Like you, I get asked multiple times per day where I think home prices and interest rates are headed.  Generally speaking, I have about as much certainty to my answer as the questioner would if he/she was answering the question themselves.  I do see long term rates dropping from here.  I think I also see more “relief” for those waiting for “more accommodative” home prices.      

The three graphs here only go back 38 years because that’s the first time that Household Income was tracked.  Prior to that, the emphasis of the BLS was placed on Personal Income.  But the 1970’s era inflation required most households to get anyone who could work out into the labor force, so in the housing industry, we look at household income.
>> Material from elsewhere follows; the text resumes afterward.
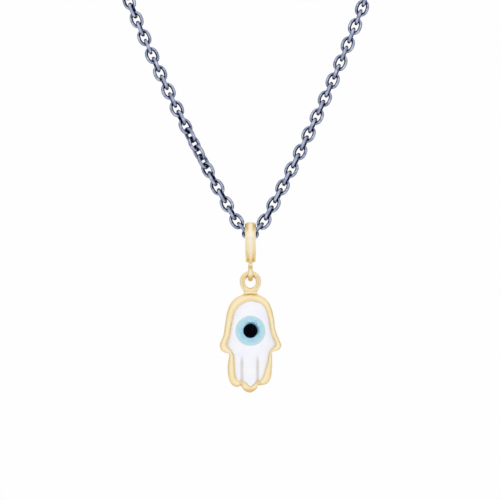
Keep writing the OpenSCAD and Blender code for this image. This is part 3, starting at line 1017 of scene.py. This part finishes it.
# Place of the light from the point that the camera aims at
LIGHT_PLACE = Vector((-0.25, -0.35, 0.3))
LIGHT_SIZE = 1.0
LIGHT_WATTS = 0.5
ROOM_PALE = (0.97, 0.97, 0.98, 1)
ROOM_SIDE = (0.72, 0.73, 0.77, 1)
ROOM_FLOOR = (0.45, 0.45, 0.47, 1)
SEEN_WHITE = (0.99, 0.99, 0.99, 1)


def make_floor():
    """A pale round floor below the camera's view."""
    mesh = bpy.data.meshes.new("floor")
    points = [(FLOOR_R*math.cos(angle), FLOOR_R*math.sin(angle), 0) for angle in turns(FLOOR_STEPS)]
    mesh.from_pydata(points, [], [tuple(range(FLOOR_STEPS))])
    material, tree, shader, place = new_material("pale_floor", Roughness=0.7)
    tone = clouds(tree, place.outputs["Object"], 40)
    tree.links.new(mixed(tree, tone, FLOOR_GREY, FLOOR_PALE), shader.inputs["Base Color"])
    mesh.materials.append(material)
    floor = bpy.data.objects.new("floor", mesh)
    floor.location = (aim.x, aim.y, aim.z - FLOOR_DROP)
    scene.collection.objects.link(floor)


def make_light():
    """A wide soft light from the upper left of the front."""
    data = bpy.data.lights.new("key", "AREA")
    data.shape = "DISK"
    data.size = LIGHT_SIZE
    data.energy = LIGHT_WATTS
    light = bpy.data.objects.new("key", data)
    light.location = aim + LIGHT_PLACE
    light.visible_glossy = False
    light.rotation_euler = (-LIGHT_PLACE).to_track_quat("-Z", "Y").to_euler()
    scene.collection.objects.link(light)


def make_world():
    """White where the camera looks, and for the metal a soft room with darker sides and floor."""
    world = bpy.data.worlds.new("studio")
    scene.world = world
    world.use_nodes = True
    tree = world.node_tree
    background = tree.nodes["Background"]
    way = add_node(tree, "ShaderNodeSeparateXYZ",
                   {"Vector": tree.nodes.new("ShaderNodeTexCoord").outputs["Generated"]})
    side = maths(tree, "ABSOLUTE", way.outputs["X"])
    room = mixed(tree, spread(tree, side, 0.55, 0.95), ROOM_PALE, ROOM_SIDE)
    room = mixed(tree, spread(tree, way.outputs["Z"], -0.9, -0.3), ROOM_FLOOR, room)
    seen = tree.nodes.new("ShaderNodeLightPath").outputs["Is Camera Ray"]
    tree.links.new(mixed(tree, seen, room, SEEN_WHITE), background.inputs["Color"])
    background.inputs["Strength"].default_value = 1


make_floor()
make_light()
make_world()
I won’t spend a lot of time on explaining these graphs other than to point out a few statistical observations.

  • Numbers always revert to the mean.  Always.  Sometimes that takes longer than one would expect/hope.  There are some trends that take decades to see corrections.
  • The 34% rise in home values over the last two years is unprecedented.  Literally, over the last 100 years, prices have never risen so much so fast. (see bullet point above)
  • Over decades of data, there is a strong correlation between household income and home prices.
  • There is zero correlation between interest rates and home prices–except over the last five years.
  • Household income has outpaced home values over the most recent four decades, which is great news and means that especially with interest rates dropping over the same time, housing has gotten relatively much more affordable in recent history. 

If prices and interest rates don’t drop, it’s going to take what Steven Covey called a “paradigm shift” to reanimate the housing market.  Households will need to become accustomed to lodging costs being a greater percentage of their income that they have been over the last few decades.